- Exercise instructions: In the data below, find every line that has the string "from", and copy it.

- Exercise data:
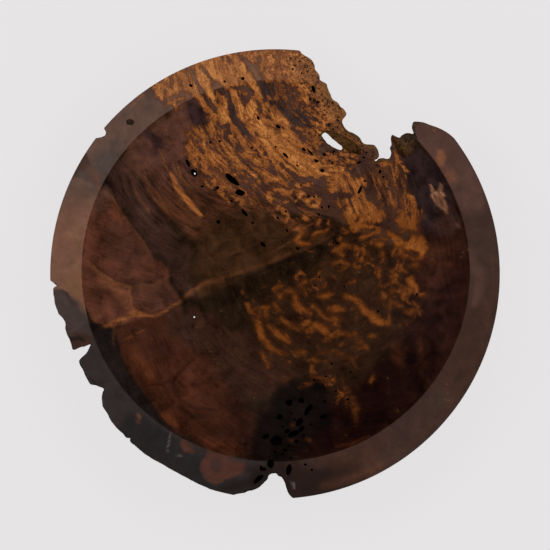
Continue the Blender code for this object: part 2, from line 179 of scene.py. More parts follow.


# The wood's tones: the hollow, its figure and lines, the rim, and the worn wood, with the rim's painted sheen
# among them.
TONES = {
    "left_red": srgb(82, 46, 33),
    "left_brown": srgb(70, 41, 31),
    "left_black": srgb(56, 36, 29),
    "ring_brown": srgb(74, 43, 28),
    "upper_brown": srgb(87, 54, 42),
    "upper_black": srgb(53, 36, 35),
    "olive": srgb(55, 34, 20),
    "olive_dark": srgb(36, 24, 15),
    "right_dark": srgb(40, 20, 15),
    "right_black": srgb(27, 12, 9),
    "right_upper_black": srgb(44, 31, 30),
    "lower_red": srgb(62, 32, 21),
    "lower_brown": srgb(52, 31, 22),
    "lower_dark": srgb(36, 20, 14),
    "void_black": srgb(19, 12, 10),
    "band_black": srgb(30, 23, 21),
    "figure_ground": srgb(45, 27, 17),
    "figure_black": srgb(64, 47, 43),
    "amber_ground": srgb(74, 49, 41),
    "orange_deep": srgb(72, 38, 17),
    "orange_warm": srgb(110, 59, 23),
    "orange_bright": srgb(152, 88, 40),
    "crescent": srgb(158, 94, 48),
    "rose_brown": srgb(74, 38, 27),
    "mottle_brown": srgb(64, 41, 32),
    "right_brown": srgb(66, 36, 25),
    "rim_eye": srgb(63, 41, 35),
    "streak_line": srgb(92, 55, 32),
    "orange_line": srgb(132, 78, 40),
    "peach_streak": srgb(138, 95, 70),
    "rust_light": srgb(90, 46, 25),
    "deep_black": srgb(18, 12, 11),
    "dark_line": srgb(30, 20, 14),
    "ring_light": srgb(112, 68, 43),
    "scratch": srgb(120, 110, 106),
    "rim_pink": srgb(118, 82, 66),
    "rim_tan": srgb(116, 80, 58),
    "rim_grey": srgb(79, 65, 59),
    "rim_grey_brown": srgb(95, 71, 61),
    "rim_amber_ground": srgb(112, 78, 60),
    "rim_rust_brown": srgb(134, 82, 50),
    "rim_smoke": srgb(66, 54, 51),
    "rim_charcoal": srgb(47, 40, 40),
    "rim_charcoal_dark": srgb(32, 30, 32),
    "rim_rust": srgb(76, 45, 36),
    "rim_rust_dark": srgb(58, 37, 31),
    "rim_bottom": srgb(34, 22, 19),
    "rim_right": srgb(60, 40, 33),
    "rim_right_brown": srgb(61, 43, 37),
    "rim_right_upper": srgb(82, 57, 49),
    "rim_spot": srgb(132, 82, 54),
    "rim_orange": srgb(110, 66, 46),
    "rim_veil": srgb(124, 98, 86),
    "worn_amber": srgb(146, 98, 60),
    "worn_brown": srgb(130, 84, 54),
    "worn_umber": srgb(70, 52, 44),
    "worn_olive": srgb(108, 74, 42),
    "worn_grey": srgb(78, 60, 48),
    "worn_dark": srgb(46, 36, 34),
    "worn_black": srgb(20, 14, 13),
}


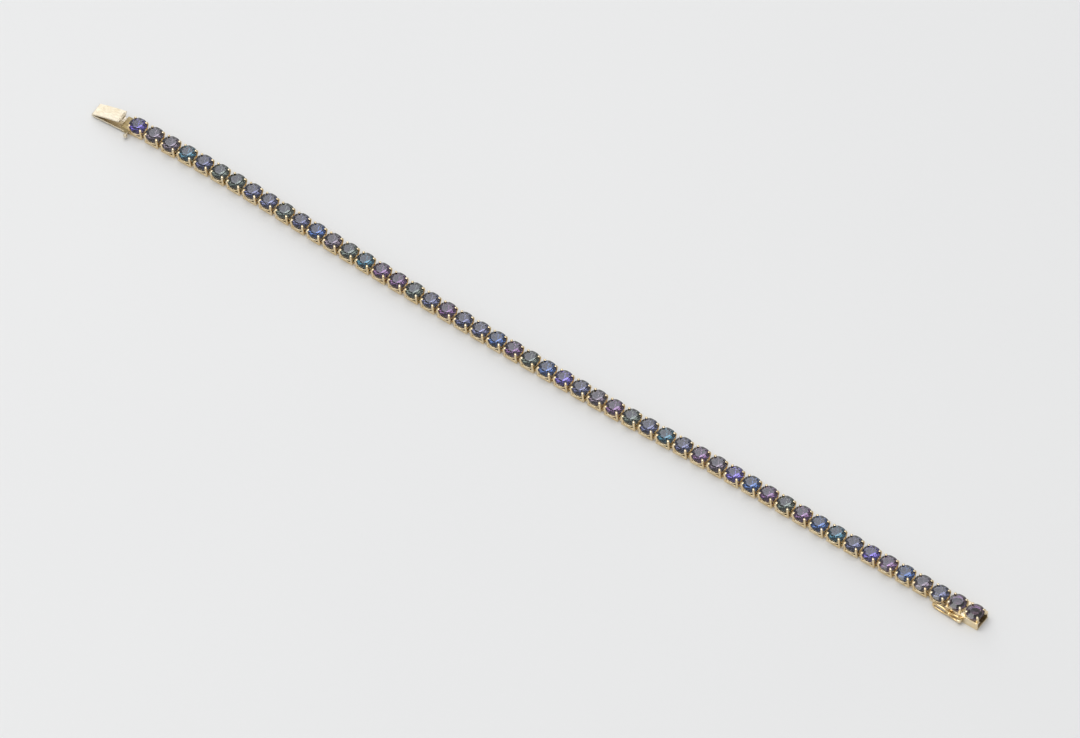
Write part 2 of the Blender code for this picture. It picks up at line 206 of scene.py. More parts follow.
def pale_card():
    material, nodes, links, shader, place = new_material("pale_card")
    cloud = noise(nodes, links, place, CLOUD_SCALE, 4)
    links.new(
        mixed(nodes, links, cloud, FLOOR_COLOUR, FLOOR_COLOUR_SHADED),
        shader.inputs["Base Color"],
    )
    shader.inputs["Roughness"].default_value = FLOOR_ROUGHNESS
    raised(nodes, links, shader, noise(nodes, links, place, GRAIN_SCALE, 3), GRAIN_DEPTH)
    return material


bpy.ops.object.select_all(action="DESELECT")
bpy.ops.mesh.primitive_plane_add(size=FLOOR_SIZE, location=(0, 0, 0))
floor = bpy.context.object
floor.name = "floor"
floor.data.materials.append(pale_card())


# The studio light: a soft panel overhead, a small one high on the far side that shows in the
# stones' tables, a low white one beyond the tongue, and a pale room.
KEY_PLACE = Vector((-0.18, -0.16, 1.15))
KEY_SIZE = 1.0
KEY_POWER = 7.8
SHEEN_PLACE = Vector((-0.45, 0.63, 1.05))
SHEEN_SIZE = 0.24
SHEEN_POWER = 0.40
SHEEN_COLOUR = (0.86, 0.87, 1.0)
WALL_PLACE = Vector((-0.95, 0.75, 0.45))
WALL_SIZE = 0.9
WALL_POWER = 2.4
ROOM_COLOUR = (0.97, 0.98, 1.0, 1)
ROOM_STRENGTH = 0.53


def soft_panel(name, place, size, power, colour=(1, 1, 1)):
    bpy.ops.object.light_add(type="AREA", location=place)
    panel = bpy.context.object
    panel.name = name
    panel.rotation_euler = place.to_track_quat("Z", "Y").to_euler()
    panel.data.size = size
    panel.data.energy = power
    panel.data.color = colour


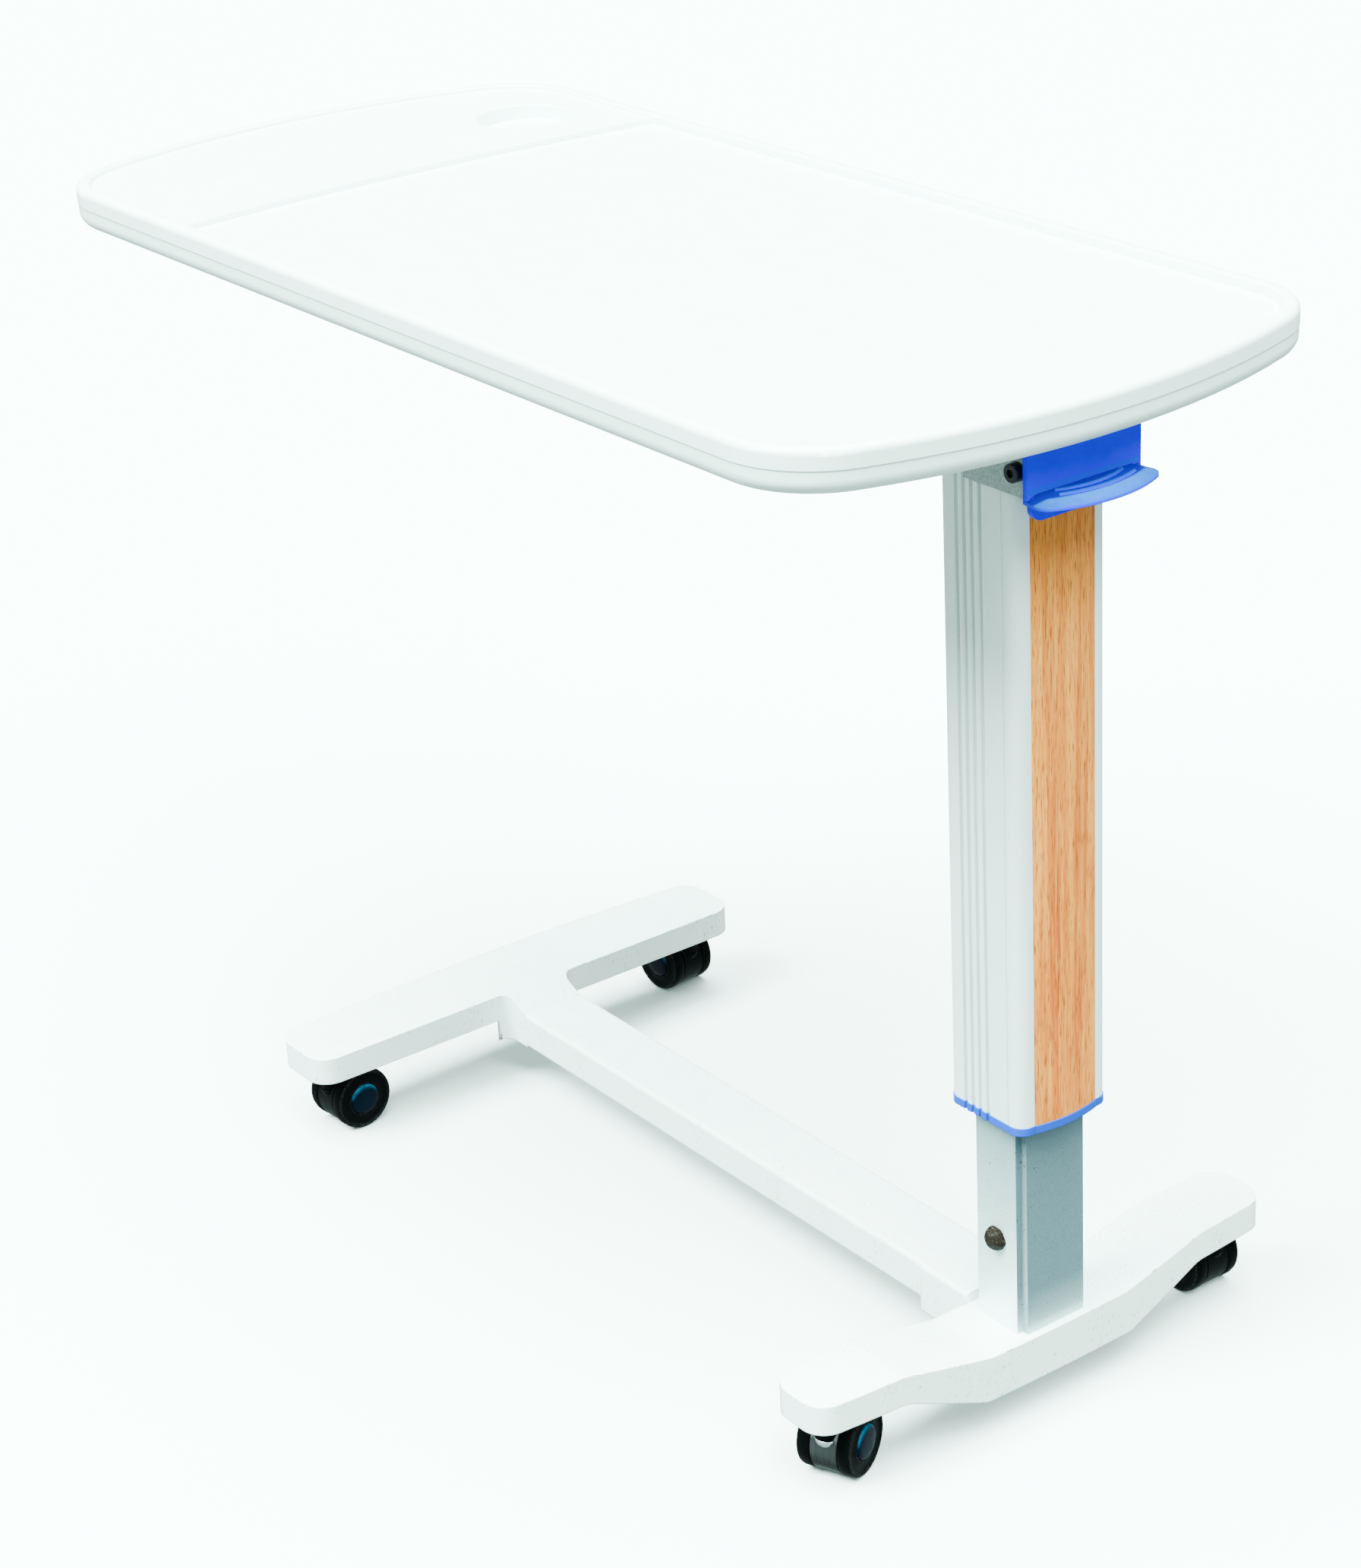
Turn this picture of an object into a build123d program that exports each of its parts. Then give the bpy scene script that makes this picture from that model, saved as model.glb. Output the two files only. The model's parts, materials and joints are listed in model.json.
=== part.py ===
from build123d import *
import os
from math import atan2, degrees, pi, sqrt

os.makedirs("parts", exist_ok=True)

# Height-adjustable overbed table on casters. Millimetres, +Z up, floor at z = 0.
# X runs along the tabletop, with the column near its +X end; Y = 0 is the plane of symmetry.

# ---- driving dimensions: tabletop -------------------------------------------------------
TOP_LENGTH = 880.0
TOP_WIDTH = 400.0
TOP_END_BOW = 44.0          # how far each short end bows out beyond its corners
TOP_CORNER_R = 64.0
SEAM_Z = 663.0              # parting line between the two shells
RIM_HEIGHT = 12.5           # top of the raised rim above the seam
RIM_WIDTH = 10.0
RIM_OUTER_R = 4.5
RIM_INNER_R = 2.2
DECK_HEIGHT = 6.0           # main writing surface above the seam
END_ZONE_HEIGHT = 9.6       # raised end zone above the seam
STEP_X = -238.0             # where the end zone starts, at the long sides
STEP_BOW = 13.0             # the step bows towards the end, in line with the end itself
LOWER_DEPTH = 15.0
LOWER_EDGE_R = 9.0
SEAM_INSET = 0.4
SHELL_WALL = 3.0
CAVITY_INSET = 6.0
CUP_X, CUP_Y = -315.0, 132.0
CUP_R = 34.0
CUP_DEPTH = 10.0
CUP_WALL = 2.5
CUP_LIP_R = 1.5
BOSS_R, BOSS_BORE_R = 4.5, 1.55
BOSS_BORE_DEPTH = 11.0
FRAME_T = 2.5               # pressed frame inside the tabletop
FRAME_X0, FRAME_X1 = -280.0, 418.0
CHANNEL_Y = 66.0            # middle of each stiffening channel
CHANNEL_HALF = 12.0
CHANNEL_HEIGHT = 11.0

# ---- driving dimensions: column ---------------------------------------------------------
COLUMN_X = 363.0            # axis of the inner column, gas spring and rod
INNER_X, INNER_Y = 45.0, 55.0
INNER_WALL = 3.0
INNER_NOTCH = 4.6
INNER_BORE_R = 8.0
INNER_TOP_Z = 505.0
OUTER_X0, OUTER_X1 = 329.0, 395.0
OUTER_Y = 71.0
OUTER_R = 9.0
OUTER_WALL = 3.5
OUTER_BOTTOM_Z = 210.0
RING_T = 5.0
RING_COLLAR = 12.0
INSERT_WIDTH = 48.5
INSERT_RECESS = 1.2
INSERT_BULGE = 3.5
INSERT_TOP_Z = 600.0
GLIDE_HEIGHT = 25.0
SLIDE_GAP = 0.3             # clearance at every sliding face of the column
FLUTE_X = [346.0, 352.5, 359.0, 366.0]
FLUTE_WIDTH, FLUTE_DEPTH = 3.2, 1.2
SEAM_LINE_X = 383.5         # fine joint line near the front of each side face
SEAM_LINE_WIDTH, SEAM_LINE_DEPTH = 0.8, 0.5
SCREW_PORT_R = 3.6          # ports extruded with the column for its head screws
BOLT_Z = 118.0
BOLT_R = 4.0
DOME_R, DOME_HEIGHT = 6.9, 6.0
PLUG_HEIGHT = 13.0          # bottom of the gas spring above the foot
PLUG_ABOVE_BOLT = 14.0

# ---- driving dimensions: base -----------------------------------------------------------
FOOT_UNDERSIDE_Z = 51.0
FOOT_T = 20.0
FOOT_HALF = 186.0
FOOT_END_R = 17.0
FAR_X0, FAR_X1 = -240.0, -183.0
FAR_BOW = 8.0
STUB_FLARE = 10.0
NEAR_X0, NEAR_X1 = 334.0, 382.0
NEAR_BOW = 9.0
NEAR_DROP = 14.0
NEAR_CENTRE_T = 31.0
DROP_Y0, DROP_Y1 = 60.0, 121.0
BAR_WIDTH, BAR_HEIGHT = 50.0, 27.0
BAR_TOP_Z = 62.5
BAR_WALL = 2.5
BAR_JOINT_X = -160.0
SLEEVE_X = 289.0
SLEEVE_WALL = 3.0
SLEEVE_BOTTOM_Z = 28.0
FIT_GAP = 0.2               # push fit of the crossbar spigot and the column plug
SPIGOT_LENGTH = 40.0
BAR_SCREW_X = [BAR_JOINT_X + 20.0, SLEEVE_X + 22.0]
BAR_HOLE_R = 3.3
NUT_PLATE_HALF, NUT_PLATE_T = 12.0, 4.0

# ---- driving dimensions: lever and release ----------------------------------------------
PIVOT_X, PIVOT_Z = 403.0, 629.0
PIVOT_R = 4.0
RUNNING_GAP = 0.06          # radial clearance of shafts in their holes
LEVER_WIDTH = 85.0
LEVER_PLATE_X0, LEVER_PLATE_X1 = 410.0, 413.0
LEVER_TOP_Z = 643.0
LEVER_SKIRT_Z = 602.0
PADDLE_TOP_Z = 617.5
PADDLE_T = 5.0
PADDLE_REACH_X = 439.4
PADDLE_RIM = 8.0            # width of the sloping rim along the front
PADDLE_RIM_DROP = 3.0
FINGER_RIBS = [(416.0, 421.5, 25.0), (423.0, 428.5, 28.0)]   # x at the ends, x in the middle, reach
HUB_R = 6.6
HUB_RUNS = [(-35.0, -9.0), (8.0, 10.5), (25.0, 35.0)]
SPRING_Y = 24.0
SPRING_TURNS, SPRING_PITCH = 7, 1.7
SPRING_COIL_R, SPRING_WIRE_R = 5.4, 0.55
BRACKET_T = 3.0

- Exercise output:
Continue the Blender code for this object: part 2, from line 179 of scene.py. More parts follow.
Turn this picture of an object into a build123d program that exports each of its parts. Then give the bpy scene script that makes this picture from that model, saved as model.glb. Output the two files only. The model's parts, materials and joints are listed in model.json.
from build123d import *
from math import atan2, degrees, pi, sqrt